A small attachment icon unfolding in the desk space to reveal a flat, hi-res image. An orange kite over a small wood on a desolate hillside. A deep sense of completion and a profound, unthinking rage.
"It took four people to restrain me. I was in deep therapy for a year afterward."
"And the boy? The one who sent the image, I mean?"
"He was executed."
***
Water features were a ubiquitous element of post-Ruin life. Large, complex ones in public spaces, smaller, more conservative ones in private. The doctor had what seemed at first sight to be a cylinder of flawless glass. Touch it, however, and it would be revealed as a non-turbulent flow of water.
She'd told Jon that it was called "The Ideal of Memory."
The doctor stood up. She was small with pixie-like features and tightly curled auburn hair cut into an asymmetric cloud. She walked to the window and stood beside Jon.
"Some people deliberately seek out the Kite. They regard it as a sacrament, a gift from the Tessellation. What do you think?"
Jon could see a lapwing among the reeds. The bird fussed around, looking for food.
"I think the Kite is a joke. A neuro-transmitter cascade resulting in a fugue of aggression, caused by an image of Earth immediately pre-Ruin. What else could it be but an incomprehensible alien joke?"
"It could be a sign. A difficult to interpret mnemonic designed to show us what we could lose by our indefinite lifespans."
The doctor had finally got Jon's full attention. He turned towards her, stooping slightly to look into her eyes.
"I don't understand. What does the Kite have to do with life extension?"
"Live as long as you have and the topography of memory becomes an exaggerated badlands with sharp peaks of frequently recalled mnemonic loci separated by ravines of forgetting. The Kite is the ultimate bad memory. A huge mountain dominating everything. It's an image of the logical outcome for an un-optimized mind."

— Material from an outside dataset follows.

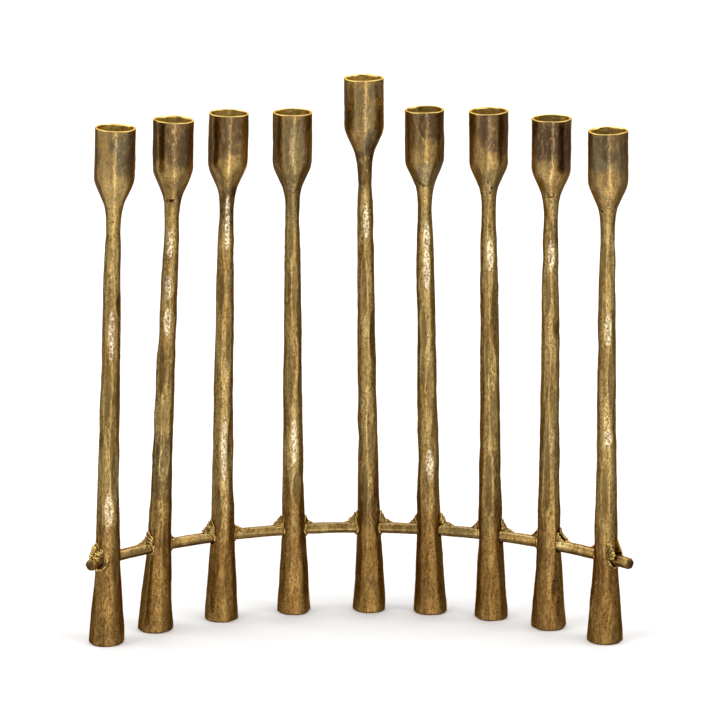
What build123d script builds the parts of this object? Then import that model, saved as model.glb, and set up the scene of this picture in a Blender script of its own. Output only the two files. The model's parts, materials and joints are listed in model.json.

"Bad memories linger and scab over, good memories fade. I'm familiar with the concept. It's why I'm here after all."
Jon glanced over at his minder, a soccer ball sized ball of micro-manipulators condensing to darkness at the center. It rested on a chair, shimmering as if caught in a breeze.
"Just give me the word and we can start right now. The bush robot is fully prepared," the doctor said.
"We have enough from you for full mnemonic repair to be a success. Your depression will lift, I guarantee it. You'll no longer be under twenty four/seven surveillance."
"And I'll no longer be me," Jon said.